Special Type Concepts: The Unique Aspects of FunC

1. Representation of Boolean Values: FunC does not have a dedicated boolean type. Boolean values are represented by integers, where 0 stands for false and -1 (represented in binary as 257 ones) stands for true. Logical operations are implemented through bitwise operations.
2. null Value: In some cases, the value of an atomic type may be missing. The null value can be used to represent this. It’s important to note that using null values is disabled by default and can lead to runtime exceptions.
3. Type Inference: FunC supports type inference, using _ and var as type “holes” that are automatically filled with actual types during type checking. This simplifies type declarations in the programming process.

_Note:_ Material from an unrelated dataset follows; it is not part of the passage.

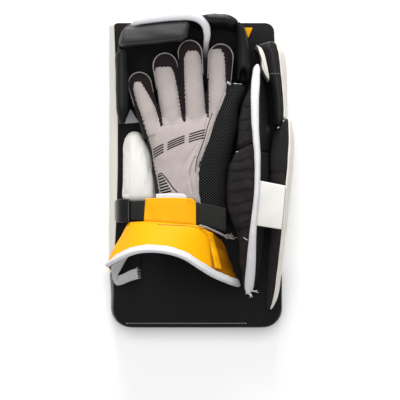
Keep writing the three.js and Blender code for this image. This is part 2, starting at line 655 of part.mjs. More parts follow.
function addOuterWall() {
  const blockSection = ({ inner, outer, top }) => {
    const middle = (inner + outer) / 2;
    return [[inner + 1, guardBase], [inner - 1.5, guardBase + 20], [inner - 1, top - 8],
      [middle - 2.5, top - 1], [middle + 2, top], [outer - 1, top - 5], [outer, top - 20],
      [outer - 1.5, guardBase]];
  };
  addPiece('outer_block', tableLoft(outerBlockRows, blockSection), colours.leather, 0.45);
  const blockSkin = ({ outer, top, bulge }) => [
    [outer - 0.9, guardBase], [outer + 0.5, top - 20], [outer - 0.4, top - 5], [outer + 0.6, top - 3.4],
    [outer + 2.5, top - 8], [bulge - 1.2, top - 17], [bulge, top - 28], [bulge - 2, guardBase + 3],
    [outer + 2, guardBase],
  ];
  addPiece('outer_block_skin', tableLoft(outerBlockRows, blockSkin), colours.white, 0.5);
  const share = (row, part) => guardBase + (row.top - guardBase) * part;
  const lining = (row) => [
    [row.inner, guardBase], [row.inner + 0.5, share(row, 0.3)],
    [lerp(row.inner, row.ridge, 0.45), share(row, 0.7)],
    [row.ridge - 3.6, row.top - 1.5], [row.ridge - 2, row.top], [row.ridge - 0.3, row.top - 1.5],
    [row.ridge + 0.2, share(row, 0.75)], [lerp(row.foot, row.ridge, 0.55), share(row, 0.4)],
    [row.foot - 1, guardBase],
  ];
  addPiece('outer_wing_lining', tableLoft(wingRows, lining, 18), colours.nylon, 0.8);
  const skin = (row) => [
    [row.foot - 0.5, guardBase], [lerp(row.foot, row.ridge, 0.55) + 0.5, share(row, 0.4)],
    [row.ridge + 0.7, share(row, 0.75)], [row.ridge + 0.2, row.top - 1.4], [row.ridge + 0.5, row.top],
    [row.ridge + 2, row.top - 1], [lerp(row.ridge, row.bulge, 0.72), share(row, 0.76)],
    [row.bulge, share(row, 0.46)], [row.bulge - 1.2, share(row, 0.2)],
    [lerp(row.foot, row.bulge, 0.45), guardBase],
  ];
  addPiece('outer_wing_skin', tableLoft(wingRows, skin, 18), colours.white, 0.5);
}

// The white elastic band from the thumb wall across to the wing
function addElasticBand() {
  const wingCurves = columnsOf(wingRows, 'y');
  const clear = 0.6;
  const band = (u, v) => {
    const inY = lerp(-8.7, -58.5, v);
    const outY = lerp(-14.2, -62.8, v);
    const y = lerp(inY, outY, u);
    const start = { x: thumbCurves.ridge(inY) + wallTape.width / 2 + clear, z: thumbCurves.top(inY) - 5 };
    const end = { x: wingCurves.ridge(outY) - 0.5, z: wingCurves.top(outY) + 2.4 };
    const sag = 1.5 * Math.sin(Math.PI * u);
    return new THREE.Vector3(
      lerp(start.x, end.x, u), y, lerp(start.z, end.z, u) - sag,
    );
  };
  addPiece('elastic_band', wall(band, 6, 4, 1.6), colours.white, 0.8);
}

// The cuff: a flared arch over the wrist, yellow outside, black inside, white tape round its rim

const cuffRows = [
  // the narrow edge by the strap, then the flared rim, for each place round the arch
  { neck: [-66, -63, 37.5], rim: [-69, -114, 38] },
  { neck: [-73, -61, 43], rim: [-91, -122, 45] },
  { neck: [-77, -58, 56], rim: [-99.5, -113, 56] },
  { neck: [-77.5, -56, 68], rim: [-101, -102.4, 72] },
  { neck: [-71.5, -55.2, 77], rim: [-86, -93.6, 92] },
  { neck: [-59, -55.6, 84], rim: [-69, -86.6, 106] },
  { neck: [-44, -57, 87.4], rim: [-50.3, -84.6, 113] },
  { neck: [-30, -58.4, 88.6], rim: [-30.3, -87.1, 113] },
  { neck: [-15, -59.2, 88.2], rim: [-13.7, -93.3, 110] },
  { neck: [0, -60, 86], rim: [3, -104.9, 103] },
  { neck: [14.3, -66, 77], rim: [19.6, -115.6, 88] },
  { neck: [27, -78, 59], rim: [35.5, -123.5, 66] },
  { neck: [35, -94, 38], rim: [46, -128.4, 38] },
];
const cuffStations = 28;
const cuffFold = 23 / cuffStations; // share of the way round where the side panel is sewn on
const cuffSeam = 0.003;
const cuffDepth = 45; // from the narrow edge to the rim
const cuffSkin = 3.4;
const cuffLining = 1.6;
const cuffLip = 1.5; // the skin stops this far inside the tape's fold

const cuffNeck = curveThrough(cuffRows.map((row) => row.neck));
const cuffRim = curveThrough(cuffRows.map((row) => row.rim));

function cuffPoint(around, down) {
  return cuffNeck.getPoint(around).lerp(cuffRim.getPoint(around), down);
}

function addCuff() {
  const end = 1 - cuffLip / cuffDepth;
  const part = (from, to) => (u, v) => cuffPoint(lerp(from, to, u), (1 - v) * end);
  const skin = (from, to, count) => wall(part(from, to), count, 3, cuffSkin, cuffSkin / 2);
  addPiece('cuff_panel', skin(0, cuffFold - cuffSeam, 23), colours.yellow, 0.5);
  addPiece('cuff_side_panel', skin(cuffFold + cuffSeam, 1, 5), colours.yellow, 0.5);
  const inside = -cuffSkin / 2 - seamGap;
  addPiece('cuff_lining', wall(part(0, 1), cuffStations, 3, cuffLining, inside), colours.black, 0.8);
  addPiece('cuff_tape', cuffTape(), colours.binding);
}

// The rim's tape is folded round skin and lining, so its channel follows the cuff's own slope.
function cuffTape() {
  const leg = 9;
  const fold = 1.1;
  const outside = cuffSkin / 2 + 0.4;
  const inside = -(cuffSkin / 2 + seamGap + cuffLining + 0.4);
  const middle = (outside + inside) / 2;
  const profile = [
    [leg, outside], [leg, outside + fold], [0, outside + fold], [-1.4, outside], [-1.9, middle],
    [-1.4, inside], [0, inside - fold], [leg, inside - fold], [leg, inside], [-0.5, inside], [-0.5, outside],
  ].map(([x, y]) => new THREE.Vector2(x, y));
  const rings = steps(0, 1, cuffStations).map((around) => {
    const rim = cuffPoint(around, 1);
    const inward = cuffPoint(around, 0.8).sub(rim).normalize();
    const along = cuffPoint(Math.min(1, around + 0.01), 1).sub(cuffPoint(Math.max(0, around - 0.01), 1));
    const normal = along.cross(inward).normalize();
    return profile.map(({ x, y }) => rim.clone().addScaledVector(inward, x).addScaledVector(normal, y));
  });
  return loft(rings, profile);
}

// The wrist strap over the palm's heel, its yellow sleeve, and the keeper at the little-finger edge

const strapRows = [
  // x, height of the strap's underside, its middle and half width along Y
  { x: -75.5, z: 72.5, middle: -42, half: 10.4 },
  { x: -59, z: 79, middle: -41.8, half: 11 },
  { x: -30, z: 81.5, middle: -42.6, half: 12 },
  { x: -1, z: 79, middle: -45, half: 12 },
  { x: 15, z: 75.5, middle: -48, half: 12.4 },
  { x: 28, z: 72.5, middle: -51.5, half: 12.8 },
  { x: 33, z: 70.5, middle: -52.6, half: 13 },
];
const strapThickness = 2.2;
const strapCurves = columnsOf(strapRows, 'x');

function addWristStrap() {
  const over = (u, v) => {
    const x = lerp(-75.5, 32.4, u);
    const y = strapCurves.middle(x) + lerp(-1, 1, v) * strapCurves.half(x);
    return new THREE.Vector3(x, y, strapCurves.z(x) + strapThickness);
  };
  addPiece('wrist_strap', wall(over, 18, 2, strapThickness), colours.webbing, 0.8);
  const layer = (from, to, near, far, raise) => (u, v) => {
    const x = lerp(from, to, u);
    const y = lerp(near, far, v) - 2.5 * Math.max(0, (x + 12) / 12) ** 2;
    return new THREE.Vector3(x, y, strapCurves.z(x) + raise);
  };
  const sleeve = { skin: 2, lining: 1.2 };
  const above = strapThickness + 0.5 + sleeve.skin;
  const outside = layer(-59.6, -1.6, -54.6, -27, above);
  addPiece('strap_sleeve', wall(outside, 10, 3, sleeve.skin), colours.yellow, 0.5);
  const inside = layer(-57.6, -1.6, -54.6, -22.6, -0.6);
  addPiece('sleeve_lining', wall(inside, 10, 3, sleeve.lining), colours.white, 0.6);
  const keeperRows = [
    [-91.6, 0, guardBase + 0.5], [-94, 0, 42], [-93.6, 0, 56], [-90, 0, 67], [-84, 0, 73], [-77.6, 0, 76.5],
  ];
  const keeperLine = curveThrough(keeperRows);
  const keeper = (u, v) => keeperLine.getPoint(u).setY(lerp(-53.2, -28.8, v));
  addPiece('strap_keeper', wall(keeper, 14, 2, 2.6), colours.webbing, 0.5);
}

// The white padded tongue between the board and the glove's little-finger edge
const tongueRows = [
  { y: -31, left: -87, right: -48.6, high: 51 },
  { y: -7, left: -87, right: -50.4, high: 52.5 },
  { y: 12, left: -87, right: -53, high: 53 },
  { y: 28, left: -86.6, right: -57, high: 52.5 },
  { y: 40, left: -84.6, right: -63, high: 51 },
  { y: 47, left: -80.5, right: -66.4, high: 48 },
  { y: 50.5, left: -75.5, right: -69.8, high: 43 },
];

function addTongue() {
  const section = ({ left, right, high }) => {
    const arc = steps(0, 8, 8).map((i) => {
      const angle = (Math.PI * i) / 8;
      const reach = (value) => Math.sign(value) * Math.abs(value) ** 0.62;
      return [(left + right) / 2 - ((right - left) / 2) * reach(Math.cos(angle)),
        guardBase + 4 + (high - guardBase - 4) * Math.abs(reach(Math.sin(angle)))];
    });
    return [[left + 1, guardBase], ...arc, [right - 1, guardBase]];
  };
  addPiece('side_tongue', tableLoft(tongueRows, section, 12), colours.white, 0.5);
}

addBoard();
addBackCover();
addGlove();
addFingerGuard();
addGuardRolls();
addIndexGuard();
addThumbWall();
addOuterWall();
addElasticBand();
addCuff();
addWristStrap();
addTongue();

export default blocker;
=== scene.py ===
import json
import math

import bmesh
import bpy
import numpy as np
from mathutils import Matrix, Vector
from mathutils.bvhtree import BVHTree
from mathutils.kdtree import KDTree
from numpy.linalg import norm

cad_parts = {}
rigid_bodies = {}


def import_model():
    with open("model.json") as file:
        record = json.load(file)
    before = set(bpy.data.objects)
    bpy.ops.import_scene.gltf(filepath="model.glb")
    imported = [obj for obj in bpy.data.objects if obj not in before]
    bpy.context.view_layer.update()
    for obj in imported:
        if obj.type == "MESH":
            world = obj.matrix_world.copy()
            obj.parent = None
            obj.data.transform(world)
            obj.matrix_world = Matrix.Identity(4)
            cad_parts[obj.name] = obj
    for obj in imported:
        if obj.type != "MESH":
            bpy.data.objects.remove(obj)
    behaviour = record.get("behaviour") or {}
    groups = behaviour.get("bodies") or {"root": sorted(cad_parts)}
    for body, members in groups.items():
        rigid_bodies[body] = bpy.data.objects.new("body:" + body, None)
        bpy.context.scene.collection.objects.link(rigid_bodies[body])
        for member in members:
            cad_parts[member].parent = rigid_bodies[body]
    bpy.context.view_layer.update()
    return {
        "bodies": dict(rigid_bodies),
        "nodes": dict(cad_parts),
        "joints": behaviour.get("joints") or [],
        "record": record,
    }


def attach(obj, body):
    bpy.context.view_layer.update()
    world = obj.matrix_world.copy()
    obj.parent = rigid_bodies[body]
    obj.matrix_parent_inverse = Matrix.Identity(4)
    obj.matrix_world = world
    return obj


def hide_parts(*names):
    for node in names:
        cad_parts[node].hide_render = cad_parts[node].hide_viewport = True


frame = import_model()
mm = 0.001  # tables below are in millimetres, X to the thumb, Y to the fingertips, Z to the palm

# Camera, light and floor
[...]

Composite Types: Building More Complex Data Structures

1. Function Type: Represented as A -> B, it accepts a parameter of type A and returns a result of type B. This type is very important in FunC for defining various functionalities.
2. Tensor Type: Represented as (A, B, ...), it is a collection of ordered values, each of which can be of type A, B, etc. Tensor types are useful when dealing with multiple return values.
3. Tuple Type: Represented as [A, B, ...], it is a TVM tuple with a known length and component types at compile time. Unlike the empty tuple () in the cell type, the empty tuple [] occupies one stack entry.

Polymorphism: Flexibility Across Different Types

FunC supports polymorphic functions with type variables, such as forall X -> (X, X) duplicate(X value). This kind of function can accept parameters of any type and return two copies of the same type.

User-defined Types and Type Width

Currently, FunC does not support user-defined types, but each type’s value occupies a certain number of stack entries, known as the type width. When defining polymorphic functions, the fixedness and predictability of the type width must be considered.
In summary, the type system of the FunC programming language is rich in features and flexibility. Mastering these characteristics will help us to use this language more effectively for programming.